> JOB: Up to and including the line containing "const WEB_BEND_STEPS = 12;", please reproduce the lines of the listing below, starting from the top.
---------- PROVIDED MATERIAL ----------
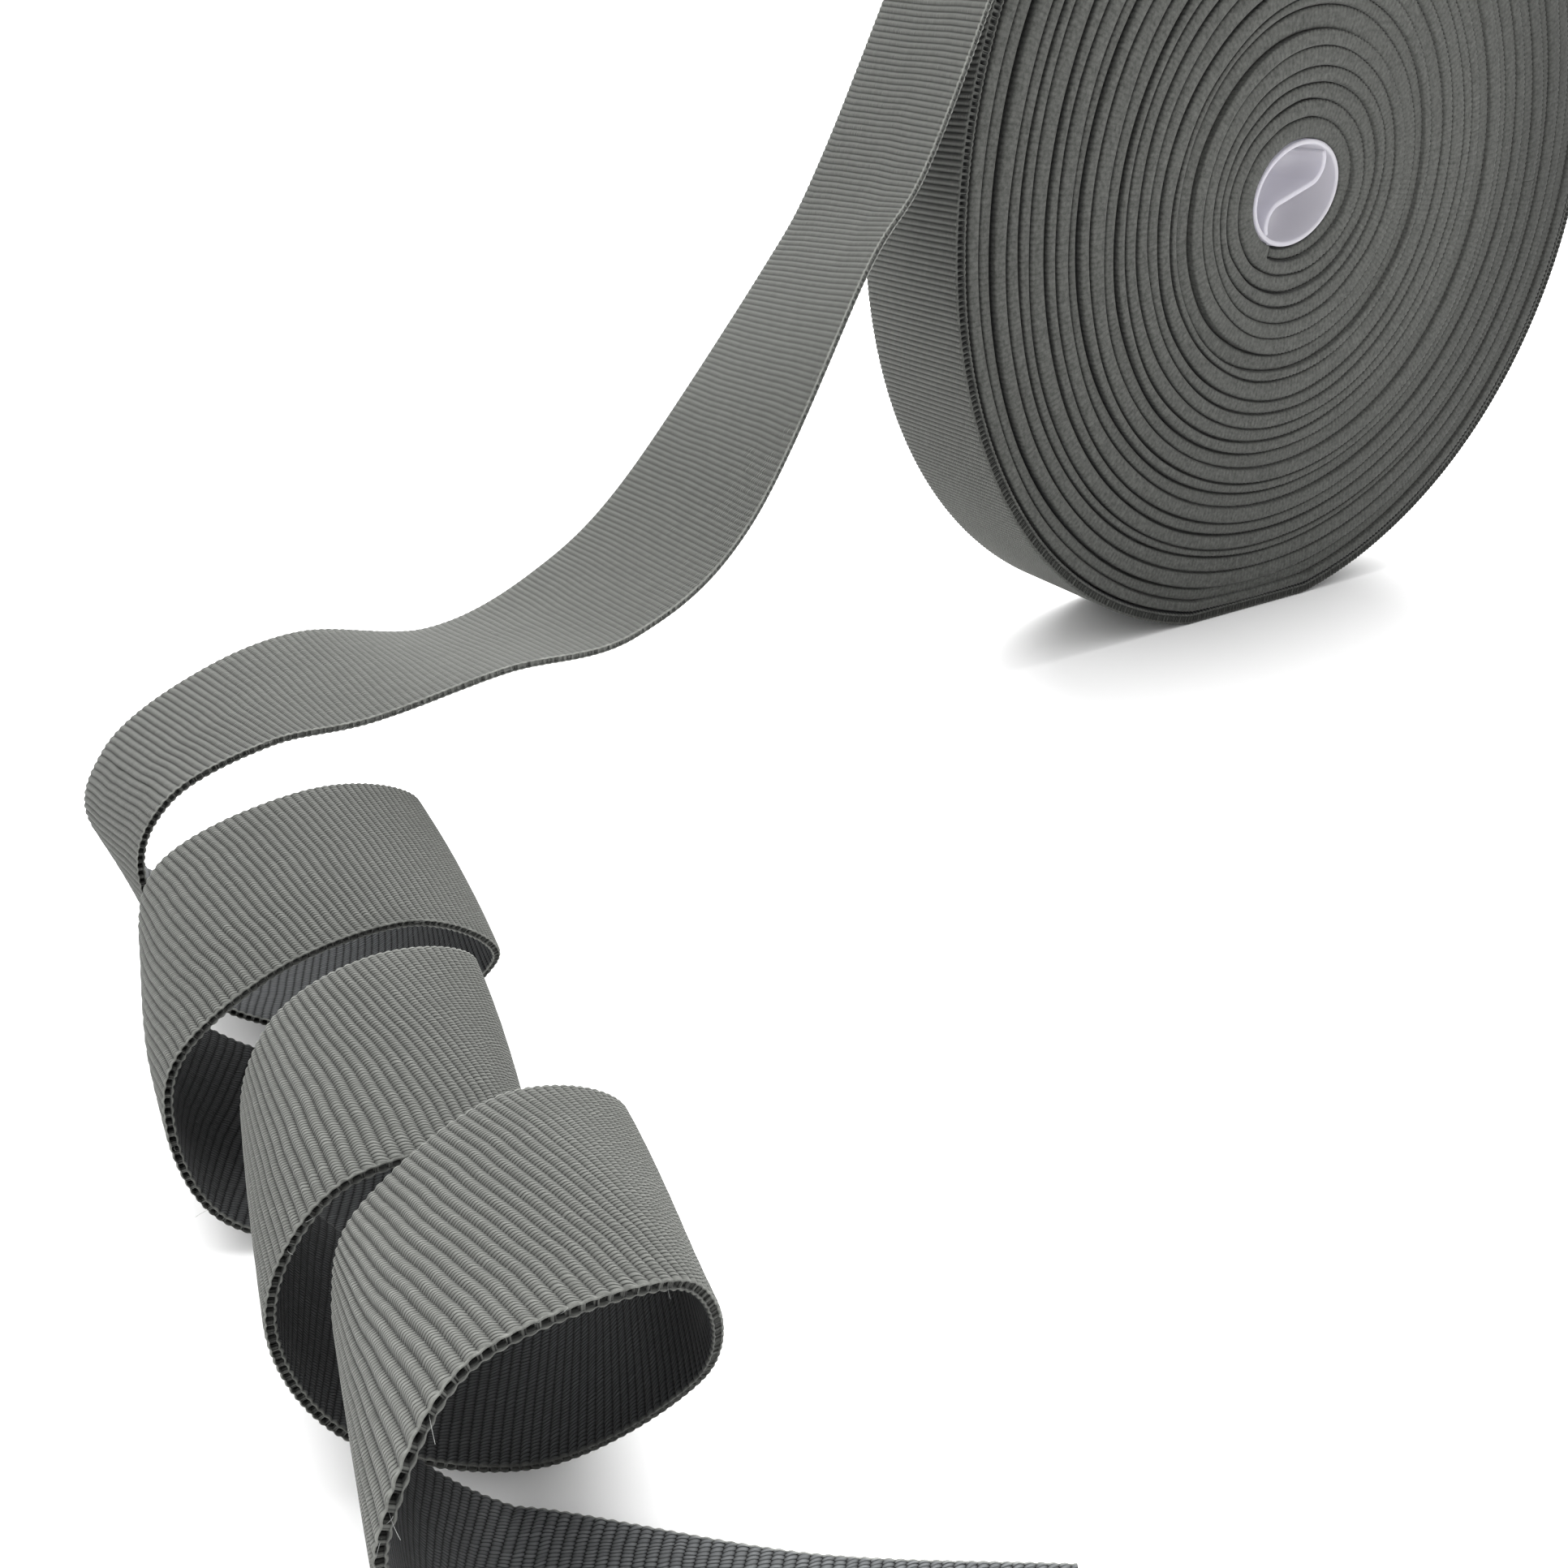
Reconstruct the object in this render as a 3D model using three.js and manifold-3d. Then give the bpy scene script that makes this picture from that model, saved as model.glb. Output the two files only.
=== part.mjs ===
// A roll of 25 mm grosgrain ribbon standing on its rim, its loose end curling away in three open coils.
// Millimetres, +Z up. The roll's axis lies along Y, its near face looks to -Y, and the origin is the
// middle of the flat spot on which the roll stands.
import * as THREE from "three";
import Module from "manifold-3d";

// The ribbon
const RIBBON_WIDTH = 25;
const RIBBON_THICKNESS = 1.6;
const HALF_WIDTH = RIBBON_WIDTH / 2;

// The wound roll
const ROLL_CENTRE_HEIGHT = 80.15;
const ROLL_RADIUS = 81.85;
const ROLL_LOBES = [
  { waves: 2, cosine: -0.2, sine: -2.2 },
  { waves: 3, cosine: 1.0, sine: -1.0 },
];
const ROLL_COLUMNS = 180;
const DEPARTURE_ANGLE = 146;
const OUTER_STEP = 2.0;
const STEP_SPAN_ANGLE = 0.3;
const BORE_CLEARANCE = 0.3;

// How far the turns sink behind the roll's near face, from the bore outwards
const BORE_DEPTH = 2.4;
const DISH = [
  { radius: 21, depth: 1.2 },
  { radius: 31, depth: 0.9 },
  { radius: 42, depth: 0 },
];

// The core, a plastic tube pressed oval by the ribbon, with an S-shaped web
const CORE_HALF_LONG = 11.1;
const CORE_HALF_SHORT = 8.9;
const CORE_LEAN_ANGLE = 15;
const CORE_WALL = 0.9;
const CORE_SETBACK = 2.7;
const CORE_FAR_SETBACK = 1.3;
const CORE_SEGMENTS = 64;
const WEB_THICKNESS = 0.8;
const WEB_TILT_ANGLE = 20;
const WEB_HALF_STRAIGHT = 4.3;
const WEB_BEND_RADIUS = 3.8;
const WEB_BEND_ANGLE = 112;
const WEB_BEND_STEPS = 12;

// The loose end's run from the roll to its first coil: one row for each cross-section. x, y, z place the
// middle of the outer face. heading (round Z from +X) and tilt (above level) aim the near edge, in degrees.
const TAPE = [
  { x: -71.5, y: -1.5, z: 126.5, heading: -89, tilt: 2 },
  { x: -92, y: -5.5, z: 90, heading: -84, tilt: 4 },
  { x: -105, y: -8.5, z: 75, heading: -83, tilt: 8 },
  { x: -132, y: -16.5, z: 46, heading: -71, tilt: -4 },
  { x: -152, y: -22, z: 36, heading: -78, tilt: -4 },
  { x: -170, y: -24, z: 34, heading: -85, tilt: 6 },
  { x: -188, y: -25.5, z: 35, heading: -85, tilt: -7 },
  { x: -202, y: -27, z: 34, heading: -80, tilt: 1 },
  { x: -214, y: -29.5, z: 29.5, heading: -82, tilt: 8 },
];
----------
> REPLY TO THE TASK:
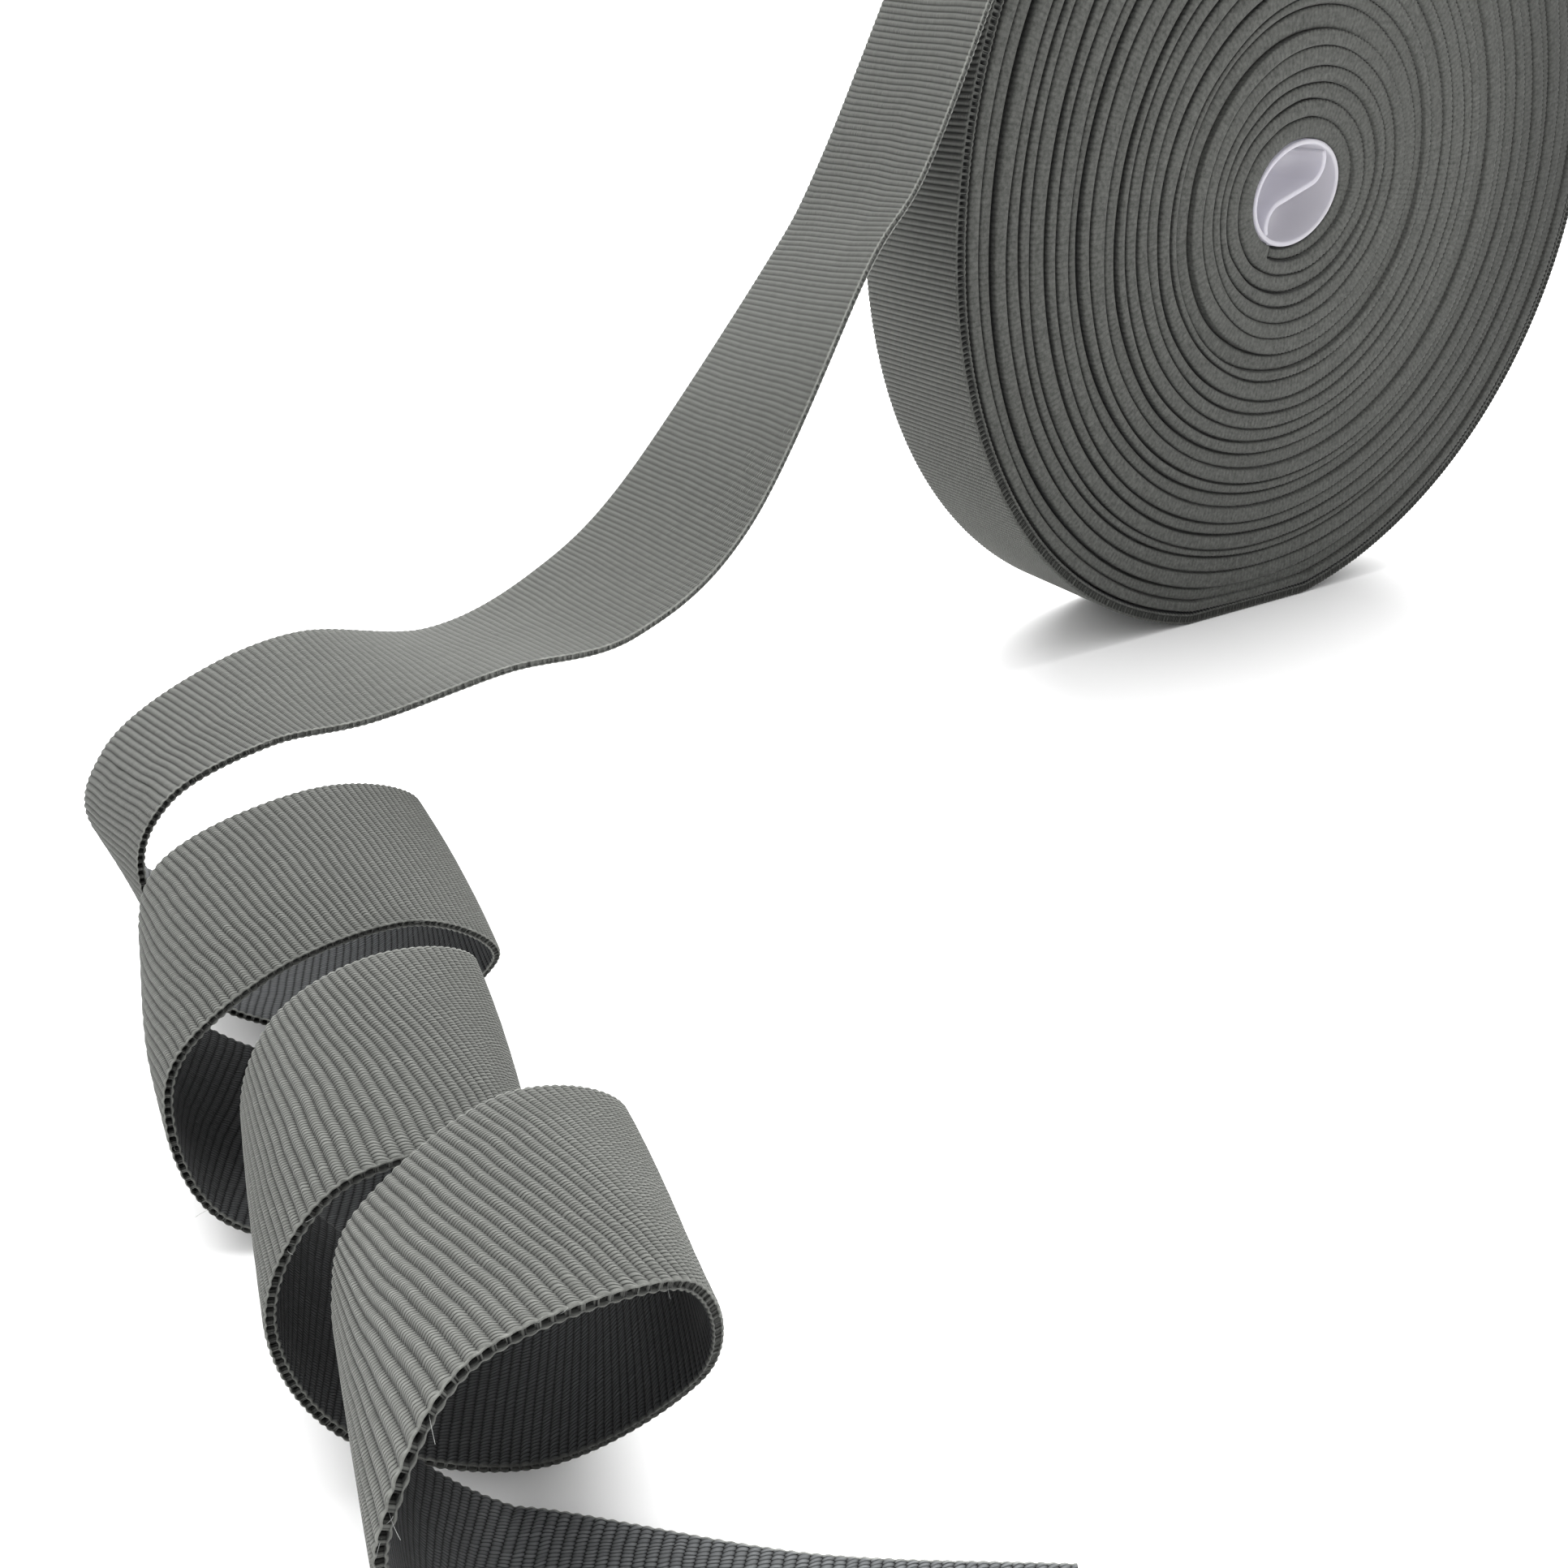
Reconstruct the object in this render as a 3D model using three.js and manifold-3d. Then give the bpy scene script that makes this picture from that model, saved as model.glb. Output the two files only.
=== part.mjs ===
// A roll of 25 mm grosgrain ribbon standing on its rim, its loose end curling away in three open coils.
// Millimetres, +Z up. The roll's axis lies along Y, its near face looks to -Y, and the origin is the
// middle of the flat spot on which the roll stands.
import * as THREE from "three";
import Module from "manifold-3d";

// The ribbon
const RIBBON_WIDTH = 25;
const RIBBON_THICKNESS = 1.6;
const HALF_WIDTH = RIBBON_WIDTH / 2;

// The wound roll
const ROLL_CENTRE_HEIGHT = 80.15;
const ROLL_RADIUS = 81.85;
const ROLL_LOBES = [
  { waves: 2, cosine: -0.2, sine: -2.2 },
  { waves: 3, cosine: 1.0, sine: -1.0 },
];
const ROLL_COLUMNS = 180;
const DEPARTURE_ANGLE = 146;
const OUTER_STEP = 2.0;
const STEP_SPAN_ANGLE = 0.3;
const BORE_CLEARANCE = 0.3;

// How far the turns sink behind the roll's near face, from the bore outwards
const BORE_DEPTH = 2.4;
const DISH = [
  { radius: 21, depth: 1.2 },
  { radius: 31, depth: 0.9 },
  { radius: 42, depth: 0 },
];

// The core, a plastic tube pressed oval by the ribbon, with an S-shaped web
const CORE_HALF_LONG = 11.1;
const CORE_HALF_SHORT = 8.9;
const CORE_LEAN_ANGLE = 15;
const CORE_WALL = 0.9;
const CORE_SETBACK = 2.7;
const CORE_FAR_SETBACK = 1.3;
const CORE_SEGMENTS = 64;
const WEB_THICKNESS = 0.8;
const WEB_TILT_ANGLE = 20;
const WEB_HALF_STRAIGHT = 4.3;
const WEB_BEND_RADIUS = 3.8;
const WEB_BEND_ANGLE = 112;
const WEB_BEND_STEPS = 12;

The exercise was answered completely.